Rejecting the message of salvation heralded by these messengers were not meant to be rejected. Some didn’t receive them at all. Others welcomed them but not their message. And if such resistance rejects the Gospel messenger, they were to leave by shaking the dust off their feet.
This was a huge deal when Jesus said this. You see, the Jewish custom whenever they exited a Gentile town or village, was to shake and beat the dust off their feet as a symbol of uncleaness and not belonging. The Gentiles had no place among the Jews who considered themselves to be holy.
But beloved, consider what it means when Jesus now asks the apostles to do that to the Jews.
To reject God’s word and His messengers means that you are now an outcast, not belonging to those who are called God’s children.
Matthew 10:15 (ESV)
15 Truly, I say to you, it will be more bearable on the day of judgment for the land of Sodom and Gomorrah than for that town.
It is a great sin to reject the Gospel of Jesus Christ.
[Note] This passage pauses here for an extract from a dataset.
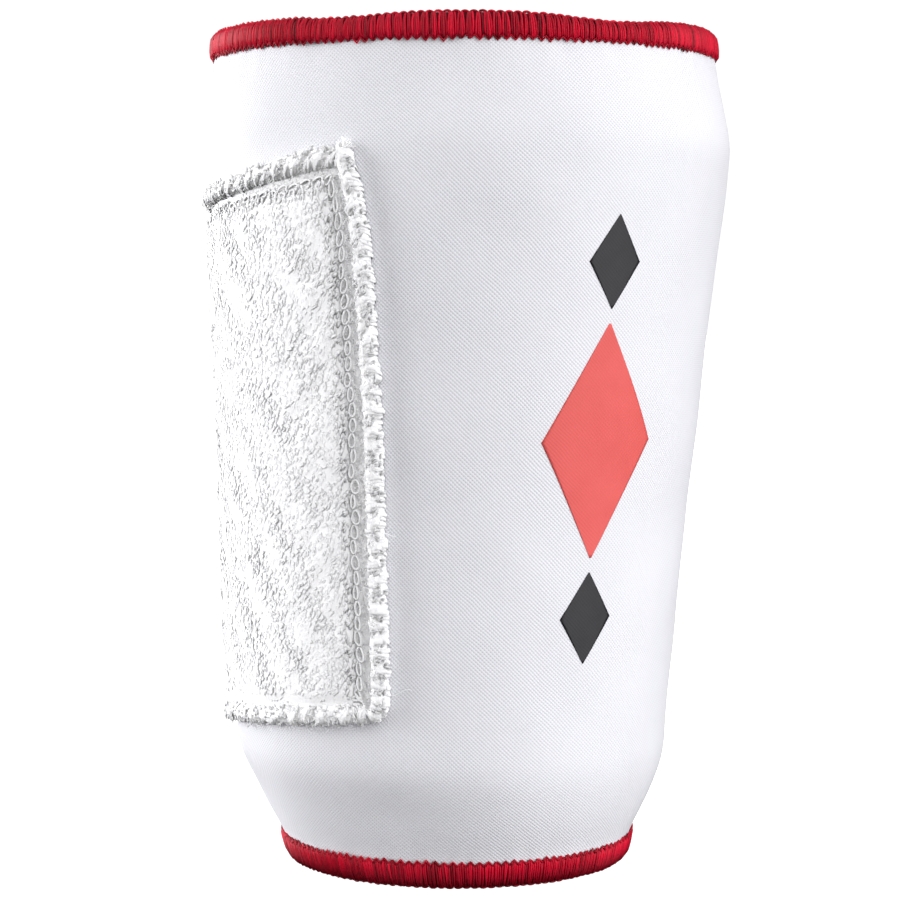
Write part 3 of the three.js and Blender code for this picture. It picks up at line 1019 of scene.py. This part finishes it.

One that brings greater judgment than if you were one of the vile sinners of the cities that God burned down by fire for their sinfulness.
‘in that day of judgment’ - Jesus here alludes to a coming judgment. The fiery end of Sodom and Gomorrah was not the final judgment. What awaits them at the end is more terrible than what ended their lives on this planet. Yet, it is worse for those who reject Jesus.


Now, we will learn siginificantly more, in the coming days, about the nature of this fallen world and their reaction to the Gospel. But the fundamental reality is that we are being sent into hostile territory. There will be those who welcome our message, and those who resist it.
Romans 8:6–7 ESV
6 For to set the mind on the flesh is death, but to set the mind on the Spirit is life and peace. 7 For the mind that is set on the flesh is hostile to God, for it does not submit to God’s law; indeed, it cannot.
And the key differentiator between those who accept our message and those who reject our message is not the wisdom or the circumstance of the people, it is the mercy of God as we saw in John 6:44 in drawing a people unto Himself.
Knowing this is crucial because our response to hostility otherwise will be ill informed. Often times when we do things in hopes to extinguish such hostility to the Gospel message, we run the risk of watering down the Gospel truth in order to get more people into our movement.
But what we must recognise is that the fundamental rejection by the worldly person is a rejection of the truth of the Gospel Message. And whatever gimmicks you try, you will feel that if you could somehow reduce the imact of this message that causes such hostility or cover-up for God in someway, then people will be more receptive.
People, God doesn’t need your cover-up. He doesn’t need you to try alternate means that compromise the fidelity of the Gospel message.
You see, it is this kind of thinking, that we call seeker-sensitive, where churches and ministries are more concerned about how to hype and interest a fallen world into liking Christianity. And so they pomp it up with lights and effects and concerts and drama, to keep the people interested.
Such is a broken ministry with a broken theology, and what they need is more than what they can give. For such ministries have turned themselves into mission fields where now God is sending His messengers into such communities that they may actually hear the true Gospel.